Monday 10 January, 2011

Three's A Crowd Plc

Result of AGM and Change of Name


                              Three's A Crowd Plc                              
                     ("Three's A Crowd" or "The Company")                      

              Result of Annual General Meeting and Change of name              

On 16 December 2011, the Company entered into the Disposal Agreement with Fire
Global Media Limited ("FIRE"), a related party for the purposes of the PLUS
Rules. Pursuant to the terms of the Disposal Agreement, FIRE has agreed to
acquire certain assets from the Company, including Three's A Crowd Events
Limited ("Events Limited") and the name "Three's A Crowd" (together the
"Disposal") in return for assuming all liabilities in Events Limited and
certain liabilities in the Company.

The Directors of the Company are pleased to announce that at today's General
Meeting, all resolutions proposed were passed.

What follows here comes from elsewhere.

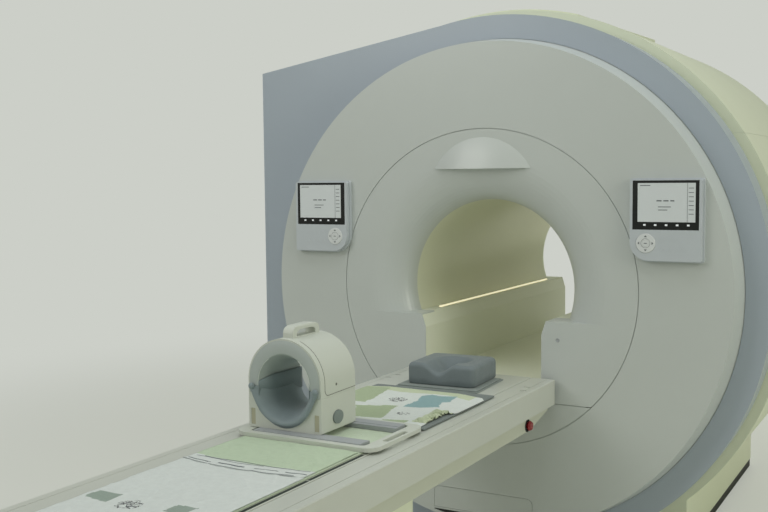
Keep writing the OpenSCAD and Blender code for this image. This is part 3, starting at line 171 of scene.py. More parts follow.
# Node groups
class NodeGroup:
    """A shader node group that is built once and then placed in many materials."""

    built: dict[str, bpy.types.NodeTree] = {}

    def __init__(self, name: str) -> None:
        """Start an empty group.

        Args:
            name: The group's name.
        """
        self.tree = bpy.data.node_groups.new(name, "ShaderNodeTree")
        self.inside = self.tree.nodes.new("NodeGroupInput")
        self.outside = self.tree.nodes.new("NodeGroupOutput")

    def take(self, **values: float | tuple[float, ...]) -> None:
        """Add the group's inputs.

        Args:
            **values: Each input's name, with underscores for spaces, and its value when nothing is set: one
                number, three for a vector or four for a colour.
        """
        for name, value in values.items():
            kind = {3: "Vector", 4: "Color"}[len(value)] if isinstance(value, tuple) else "Float"
            made = self.tree.interface.new_socket(
                name.replace("_", " "), in_out="INPUT", socket_type=f"NodeSocket{kind}"
            )
            made.default_value = value

    def give(self, *names: str) -> None:
        """Add the group's outputs.

        Args:
            *names: Their names, of which Color is a colour and each other one a number.
        """
        for name in names:
            kind = "Color" if name == "Color" else "Float"
            self.tree.interface.new_socket(name, in_out="OUTPUT", socket_type=f"NodeSocket{kind}")

    def add(self, kind: str, **settings: object) -> bpy.types.Node:
        """Add a node and set its properties.

        Args:
            kind: The node's type, without its ShaderNode prefix.
            **settings: Properties of the node.

        Returns:
            The node.
        """
        return add_node(self.tree, kind, **settings)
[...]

A summary of the resolutions passed at the General Meeting are as follows:

Resolution 1, the receipt and adaptation of the Company's annual report and
accounts for the year ended 30 November 2009 and the reports of the directors
and auditors on those accounts;

Resolution 2, the re-appointment of Kingston Smith as the auditors of the
Company until the next annual general meeting and to authorise the directors to
fix their remuneration;

Resolution 3, approval of the removal of the limit on the Company's ability to
issue shares in the capital of the Company;

Resolution 4, approval for the Disposal;

Resolution 5, approval for the consolidation of every 10 Existing Ordinary
Shares of 0.5 pence each into 1 Consolidated Ordinary Share of 5 pence;

Resolution 6, approval for the subdivision of each Consolidated Ordinary Share
into 1 New Ordinary Share of 0.25p each and 1 Deferred Ordinary Share of 4.75p

Resolution 7, approval for the proposed Investment Strategy;

Resolution 8, approval for the appointment of Tom Kristensen as a Director of
the Company;

Resolution 9, approval for the appointment of Michael Mathiesen as a Director
of the Company;

Resolution 10, approval to change the name of the Company to Chapmore plc;

Resolution 11, approval for the adoption of the new Articles of Association of
the Company;

Resolution 12, the granting to the Directors of authority to allot New Ordinary
Shares in the capital of the Company;

Resolution 13, the granting to the Directors of the power to disapply statutory
pre-emption rights over certain shares; and

Resolution 14, approval for the Company to enter into a contract to re-purchase
the Deferred Ordinary Shares for the sum of 1 penny.

Change of Name

As described above, the Company has agreed to sell certain assets of the
Company to FIRE including the rights to the name "Three's A Crowd".
Accordingly, the name of the Company will change to Chapmore plc.

Capital Reorganisation

Immediately prior to the AGM the Company had 78,064,500 Existing Ordinary
Shares in issue. Resolutions 5 and 6, passed at the Annual General Meeting
proposed that the Existing Ordinary Shares of 0.5p each in nominal value are
consolidated into Consolidated Ordinary Shares with a nominal value of 5p each
on the basis of 1 Consolidated Ordinary Share for every 10 Existing Ordinary
Shares. The 7,806,450 Consolidated Ordinary Shares of 5p each in nominal value
are to be subdivided into 7,806,450 New Ordinary Shares of 0.25p each in
nominal value and 7,806,450 Deferred Ordinary Shares of 4.75p each in nominal

The New Ordinary Shares of 0.25p each, so created, continue to carry the same
rights as attach to the Existing Ordinary Shares of 0.5p each (save for the
reduction in nominal value). The Deferred Ordinary Shares are transferable only
with the consent of the Company and will not be admitted to trading on PLUS (or
any other investment exchange). The Deferred Ordinary Shares have the rights
set out in the paragraph entitled Adoption of New Articles in the AGM Notice
circulated to Shareholders and the Directors consider the Deferred Ordinary
Shares so created to be of no economic value.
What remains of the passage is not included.